Native <dialog> is essentially unused: 16 of 720 trials (~2%). Models hand-roll role="dialog" on a <div> (673 of 720) rather than use the native element that provides focus trapping, Escape handling, and focus return by default. The behavior that hand-rolling obligates the model to implement is exactly what this study does not measure.

Specificity control. The accessibility-inert authority filler (G0F) reached 75%: above bare (61%), well below real guidance (97%). Roughly one third of the lift is generic name-a-specific-authority effect; the rest is accessibility-specific. The APG arm exceeds the filler by 24 points. The headline survives, qualified.

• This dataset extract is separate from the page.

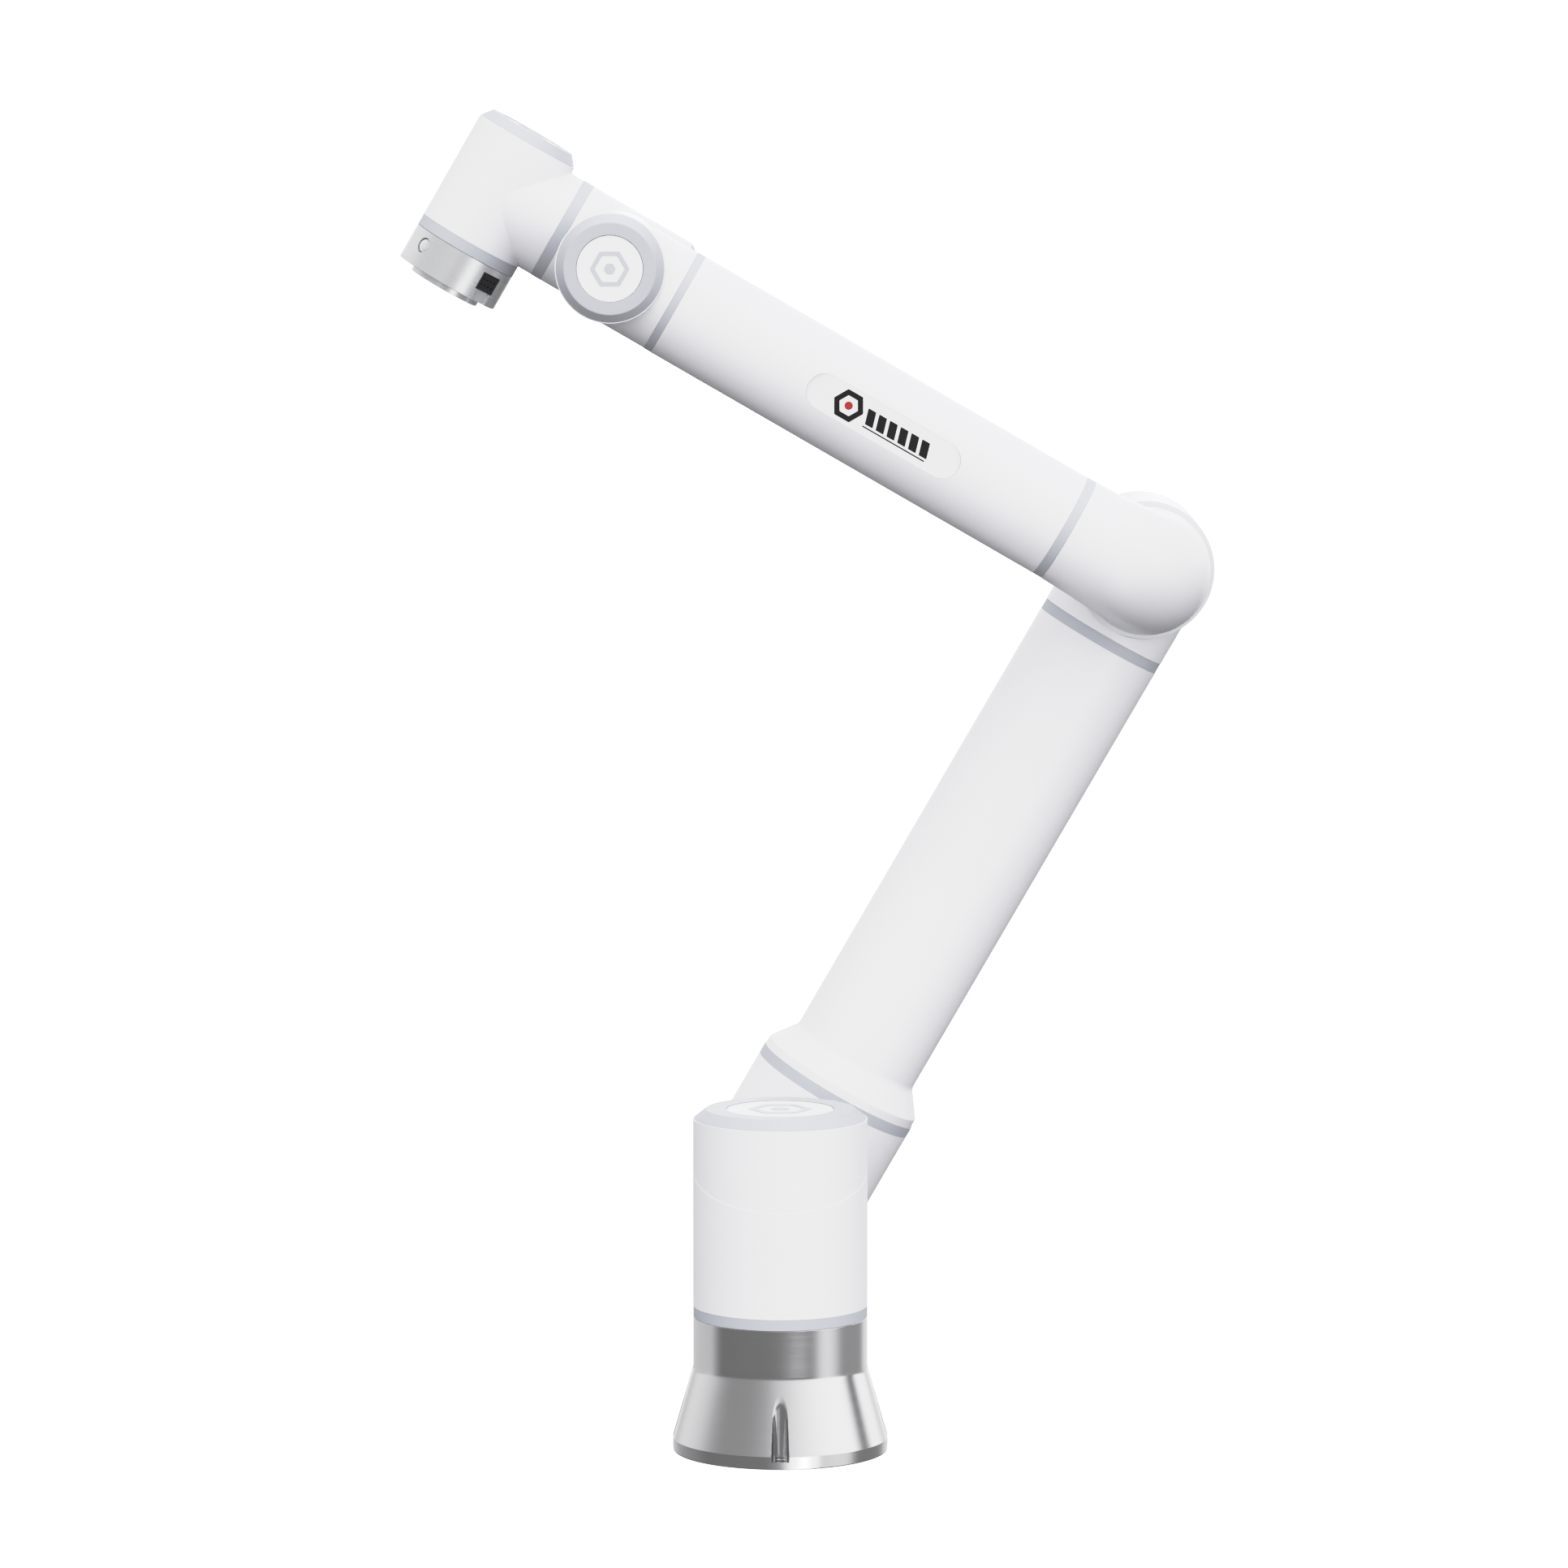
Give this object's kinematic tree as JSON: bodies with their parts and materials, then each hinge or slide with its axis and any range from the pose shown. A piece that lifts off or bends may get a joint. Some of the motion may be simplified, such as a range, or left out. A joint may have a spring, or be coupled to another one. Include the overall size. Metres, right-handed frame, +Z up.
{
  "type": "robot arm",
  "caption": "Six-axis collaborative robot arm: T-shaped drum modules joined by long tubes, on a flared metal foot, with a round tool flange and a push button at the wrist.",
  "frame": {"origin": "centre of the foot's underside, on joint 1's axis", "axes": "+Z up along joint 1; the upper arm leans towards +X; the arm's offset side, away from the viewer, is +Y"},
  "size_m": [0.7238, 0.375, 1.1745],
  "materials": {
    "white_shell": "satin",
    "grey_ring": "matte",
    "grey_cap": "satin",
    "badge_white": "gloss",
    "machined_metal": "satin",
    "black_plastic": "matte",
    "gear_steel": "satin",
    "motor_winding": "satin",
    "circuit_board": "satin",
    "button_metal": "polished"
  },
  "bodies": {
    "base": {"base_foot": "machined_metal", "base_plate": "machined_metal", "base_inlet": "black_plastic", "base_ring": "grey_ring"},
    "shoulder": {"shoulder_housing": "white_shell", "shoulder_cap": "grey_cap", "shoulder_badge": "badge_white", "joint_1_gear": "gear_steel", "joint_1_motor": "motor_winding", "joint_1_drive_board": "circuit_board", "shoulder_ring": "grey_ring"},
    "upper_arm": {"upper_arm_housing": "white_shell", "upper_arm_cap": "grey_cap", "upper_arm_badge": "badge_white", "joint_2_gear": "gear_steel", "joint_2_motor": "motor_winding", "joint_2_drive_board": "circuit_board", "upper_arm_lower_ring": "grey_ring", "upper_arm_tube": "white_shell", "upper_arm_top_ring": "grey_ring", "elbow_housing": "white_shell", "elbow_cap": "grey_cap", "elbow_badge": "badge_white", "joint_3_gear": "gear_steel", "joint_3_motor": "motor_winding", "joint_3_drive_board": "circuit_board"},
    "forearm": {"elbow_ring": "grey_ring", "forearm_bracket": "white_shell", "forearm_elbow_ring": "grey_ring", "forearm_tube": "white_shell", "forearm_plaque": "white_shell", "forearm_wrist_ring": "grey_ring", "wrist_1_housing": "white_shell", "wrist_1_cap": "grey_cap", "wrist_1_badge": "badge_white", "joint_4_gear": "gear_steel", "joint_4_motor": "motor_winding", "joint_4_drive_board": "circuit_board"},
    "wrist_1": {"wrist_1_ring": "grey_ring", "wrist_2_housing": "white_shell", "wrist_2_cap": "grey_cap", "wrist_2_badge": "badge_white", "joint_5_gear": "gear_steel", "joint_5_motor": "motor_winding", "joint_5_drive_board": "circuit_board"},
    "wrist_2": {"wrist_2_ring": "grey_ring", "wrist_3_housing": "white_shell", "wrist_3_cap": "grey_cap", "wrist_3_badge": "badge_white", "joint_6_gear": "gear_steel", "joint_6_motor": "motor_winding", "joint_6_drive_board": "circuit_board"},
    "tool": {"tool_ring": "grey_ring", "tool_flange": "machined_metal", "tool_connector": "black_plastic", "tool_plate": "machined_metal"},
    "teach_button": {"teach_button": "button_metal"}
  },
  "joints": [
    {"name": "joint_1_base", "type": "hinge", "parent": "base", "child": "shoulder", "pos_m": [0, 0, 0.2058], "axis": [0, 0, 1], "range_deg": [-175, 175]},
    {"name": "joint_2_shoulder", "type": "hinge", "parent": "shoulder", "child": "upper_arm", "pos_m": [0, 0.1822, 0.2058], "axis": [0, 1, 0], "range_deg": [-150, 90]},
    {"name": "joint_3_elbow", "type": "hinge", "parent": "upper_arm", "child": "forearm", "pos_m": [0.3245, 0.1822, 0.76785], "axis": [0, 1, 0], "range_deg": [-50, 230]},
    {"name": "joint_4_wrist", "type": "hinge", "parent": "forearm", "child": "wrist_1", "pos_m": [-0.14748, 0.0466, 1.04035], "axis": [0, 1, 0], "range_deg": [-175, 175]},
    {"name": "joint_5_wrist", "type": "hinge", "parent": "wrist_1", "child": "wrist_2", "pos_m": [-0.14748, 0.1676, 1.04035], "axis": [-0.866, 0, 0.5], "range_deg": [-175, 175]},
    {"name": "joint_6_flange", "type": "hinge", "parent": "wrist_2", "child": "tool", "pos_m": [-0.25106, 0.1676, 1.10015], "axis": [-0.5, 0, -0.866], "range_deg": [-175, 175]},
    {"name": "teach_button_press", "type": "slide", "parent": "tool", "child": "teach_button", "axis": [0.607, 0.7133, -0.3505], "range_m": [0, 0.0012], "stiffness_N_per_m": 900, "springref_m": -0.0006}
  ]
}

Stakes framings. With zero accessibility content, the marker moved 28 points on framing alone: 44% (the casual-side-project framing) / 61% (neutral) / 72% (the CEO-review framing). The low-stakes framing degraded the marker below baseline; even the high-stakes framing (72%) stayed well below real guidance (97%). These arms measure a different construct — effort modulation, not guidance — and get their own write-up.

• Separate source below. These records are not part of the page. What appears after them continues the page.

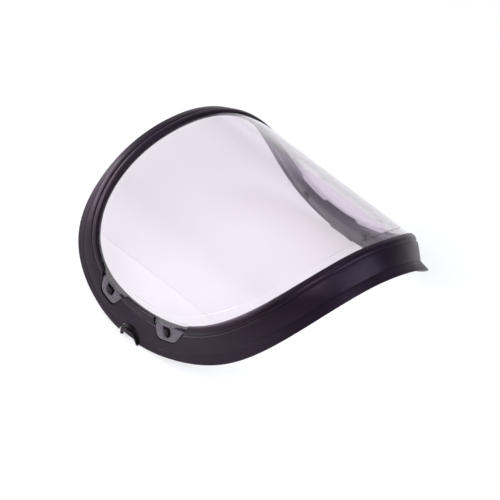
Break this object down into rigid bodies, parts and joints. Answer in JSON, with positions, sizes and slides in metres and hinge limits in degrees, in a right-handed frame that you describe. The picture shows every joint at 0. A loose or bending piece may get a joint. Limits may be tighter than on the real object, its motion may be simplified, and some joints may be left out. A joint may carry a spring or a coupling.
{
  "type": "face shield",
  "caption": "Clear wrap-around visor lens held by folded ears and hook studs in a black skirted frame, with a rubber rim and friction pivots at the temples.",
  "frame": {"origin": "middle of the base, under the two pivot saddles that the shield lies on", "axes": "+Z is the way the wearer looks, and up as the shield lies front upwards; +Y is the brow and -Y the chin; X runs from temple to temple"},
  "size_m": [0.2396, 0.2916, 0.1379],
  "materials": {
    "frame_plastic": "satin moulded plastic with a fine spark texture, plum black",
    "rim_rubber": "matte soft rubber",
    "gasket_foam": "matte closed-cell strip",
    "lens_clear": "clear polished sheet with a faint violet tint",
    "film_clear": "thin peel-off film, slightly less glossy than the lens",
    "stud_plastic": "semi-gloss moulded plastic",
    "pivot_plastic": "polished low-friction plastic"
  },
  "bodies": {
    "visor": {"frame_shell": "frame_plastic", "rim_seal_brow": "rim_rubber", "rim_seal_chin": "rim_rubber", "lens_gasket": "gasket_foam", "lens": "lens_clear", "protective_film": "film_clear", "hook_stud_brow_left": "stud_plastic", "hook_stud_brow_right": "stud_plastic", "hook_stud_chin_left": "stud_plastic", "hook_stud_chin_right": "stud_plastic", "pivot_saddle_left": "pivot_plastic", "pivot_saddle_right": "pivot_plastic"},
    "bush_left": {"pivot_bush_left": "pivot_plastic"},
    "bush_right": {"pivot_bush_right": "pivot_plastic"},
    "ear_brow_left": {"lens_ear_brow_left": "lens_clear"},
    "ear_brow_right": {"lens_ear_brow_right": "lens_clear"},
    "ear_chin_left": {"lens_ear_chin_left": "lens_clear"},
    "ear_chin_right": {"lens_ear_chin_right": "lens_clear"}
  },
  "joints": [
    {"name": "pivot_left_turn", "type": "hinge", "parent": "visor", "child": "bush_left", "pos_m": [-0.11843, 0.05326, -0.0026], "axis": [1, 0, 0], "range_deg": [-20, 20]},
    {"name": "pivot_right_turn", "type": "hinge", "parent": "visor", "child": "bush_right", "pos_m": [0.11843, 0.05326, -0.0026], "axis": [1, 0, 0], "range_deg": [-20, 20]},
    {"name": "ear_brow_left_fold", "type": "hinge", "parent": "visor", "child": "ear_brow_left", "pos_m": [-0.11151, 0.08591, 0.03557], "axis": [0.0472, 0.9398, 0.3385], "range_deg": [0, 40], "stiffness_Nm_per_rad": 0.02},
    {"name": "ear_brow_right_fold", "type": "hinge", "parent": "visor", "child": "ear_brow_right", "pos_m": [0.11151, 0.08591, 0.03557], "axis": [0.0472, -0.9398, -0.3385], "range_deg": [0, 40], "stiffness_Nm_per_rad": 0.02},
    {"name": "ear_chin_left_fold", "type": "hinge", "parent": "visor", "child": "ear_chin_left", "pos_m": [-0.11141, 0.00933, 0.03656], "axis": [-0.0407, 0.9613, -0.2726], "range_deg": [0, 40], "stiffness_Nm_per_rad": 0.02},
    {"name": "ear_chin_right_fold", "type": "hinge", "parent": "visor", "child": "ear_chin_right", "pos_m": [0.11141, 0.00933, 0.03656], "axis": [-0.0407, -0.9613, 0.2726], "range_deg": [0, 40], "stiffness_Nm_per_rad": 0.02}
  ],
  "couplings": [
    {"joint": "pivot_right_turn", "follows": "pivot_left_turn", "ratio": 1}
  ]
}
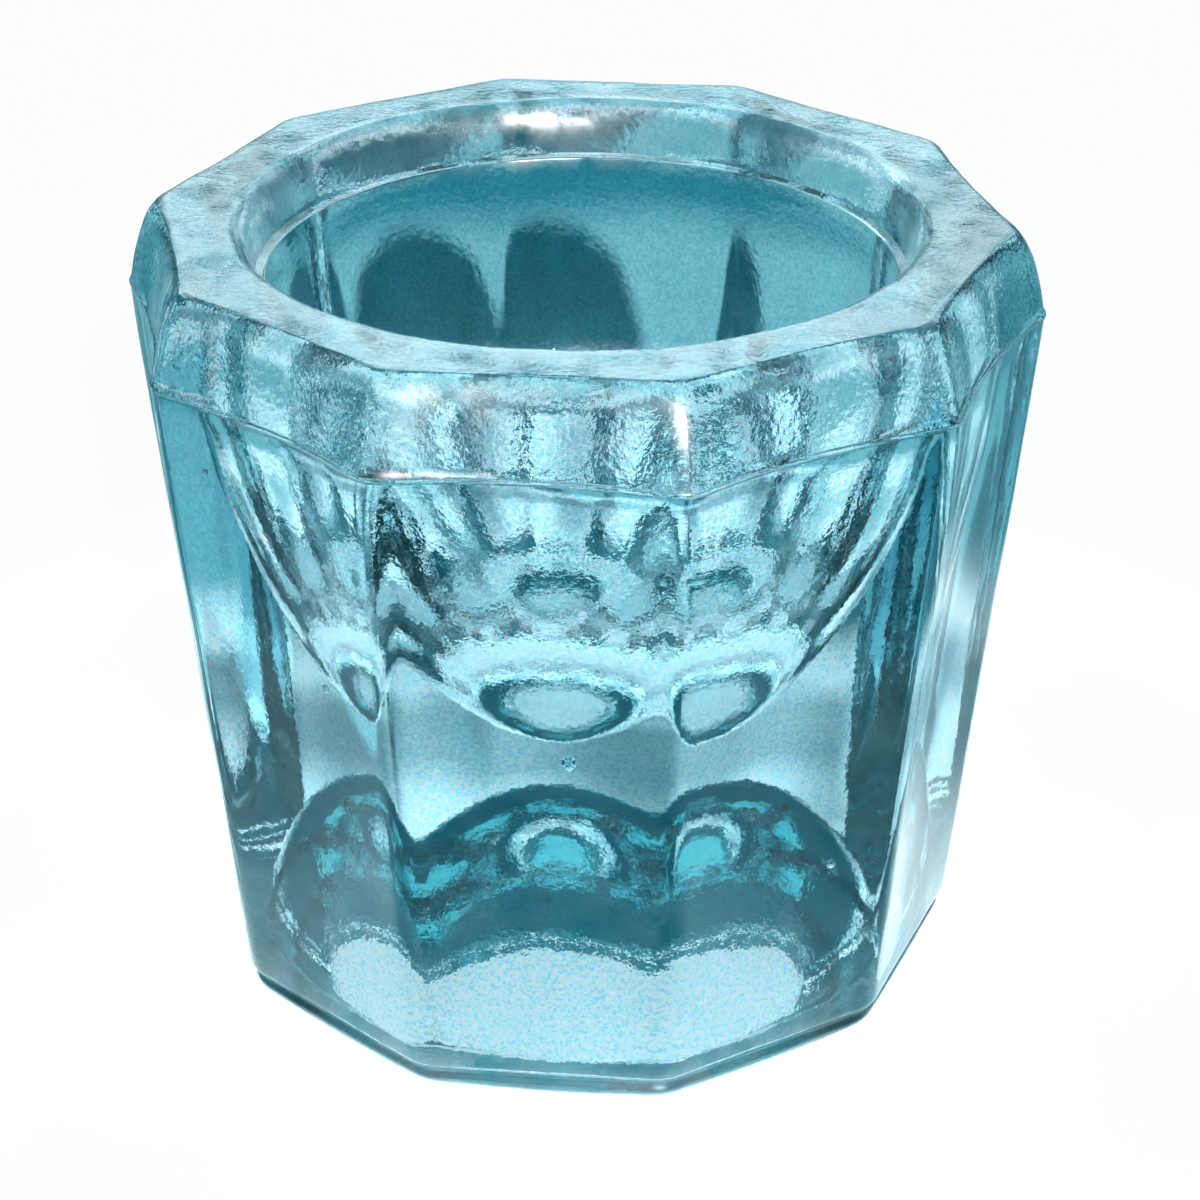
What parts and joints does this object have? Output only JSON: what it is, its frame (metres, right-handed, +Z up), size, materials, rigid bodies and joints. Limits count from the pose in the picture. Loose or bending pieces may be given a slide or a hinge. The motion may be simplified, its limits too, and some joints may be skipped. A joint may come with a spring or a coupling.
{
  "type": "dappen dish",
  "caption": "Small pressed-glass dish with flat sides that taper to the base, a rounded rim, a deep round well in the top and a domed recess underneath.",
  "frame": {"origin": "centre of the dish on the plane that its foot stands on", "axes": "+Z up along the axis of the well, -Y through the middle of one flat side panel, +X through a corner between two panels"},
  "size_m": [0.038, 0.0362, 0.0328],
  "materials": {
    "glass": "clear pressed glass with a teal tint, fire-polished and slightly wavy"
  },
  "bodies": {
    "root": {"glass_dish": "glass"}
  },
  "joints": []
}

Instrumentation control behaved as predicted. axe-core flagged 982 violation instances across the 720 core trials, and 465 trials (65%) produced zero violations. Those flags were 91% color-contrast (894); the rest were a long tail — label (29), scrollable-region-focusable (23), render artifacts from scoring standalone fragments (25), and single-digit others — none of them a dialog-semantics rule. (Full per-rule counts are in the experiment data.) The missing-dialog-semantics finding (53 of 720 modals in the core factorial) appears nowhere in that distribution; no mechanical rule exists that could place it there. The analysis classified 38 instances as genuine component-level structural findings, too sparse to power a structural comparison through this instrument. On the axis it does measure, axe-core agreed with the markup audit's direction: full guidance reduced mean contrast debt from ~11 (G0) to ~2 (G3), with pattern-specific references again ahead of the abstract standard.

Limitations

  • One marker. Presence of role="dialog"/<dialog> + aria-modal, binary. Labelling quality, heading structure, focus order, and announcement are not graded.
  • Structure, not function. Correct markup does not establish operability; whether focus and Escape behave is untested here.
  • One component, one panel, one date. Modal dialogs only; six models as of June 2026. Different components or later models may move these numbers.
  • Raw-model scope. Single API calls without product scaffolding. Products built on these models may behave differently in either direction.
  • Reference content is the model's own. Because nothing is fetched, each model acts on its internal, training-time representation of WCAG, the APG, and Magenta — uncontrolled, uninspectable, and possibly outdated. This matches how practitioners actually prompt, but it means the experiment cannot distinguish a model that knows the APG deeply from one that merely recognizes the name.
  • The stakes findings are preliminary. Those two framing conditions ran 90 trials each, and that wording is only one way to operationalize perceived stakes. Large enough to report, not large enough to settle.

Further investigation

  1. EXP-ACC-002 (ai-ui-framework-fidelity), in progress: stop reading the markup and operate the modal — keyboard and focus behavior driven via Playwright, with the frameworks' own acceptance criteria as probe specifications. The near-zero native <dialog> rate makes this the load-bearing follow-on.
  2. Stakes/effort modulation: the 28-point framing swing warrants its own pre-registered study; it was discovered here as a control, not designed as a finding.
  3. Product-level replication: the same factorial against coding assistants and UI generators, to measure what their scaffolding adds or removes.
  4. Provide vs. name: paste the actual reference text (e.g. the APG modal dialog pattern) into the prompt versus naming it, holding everything else constant. This separates the two things the present design measures jointly — invoking stored knowledge by name versus the knowledge itself — and approximates what retrieval-augmented products do when they fetch the reference.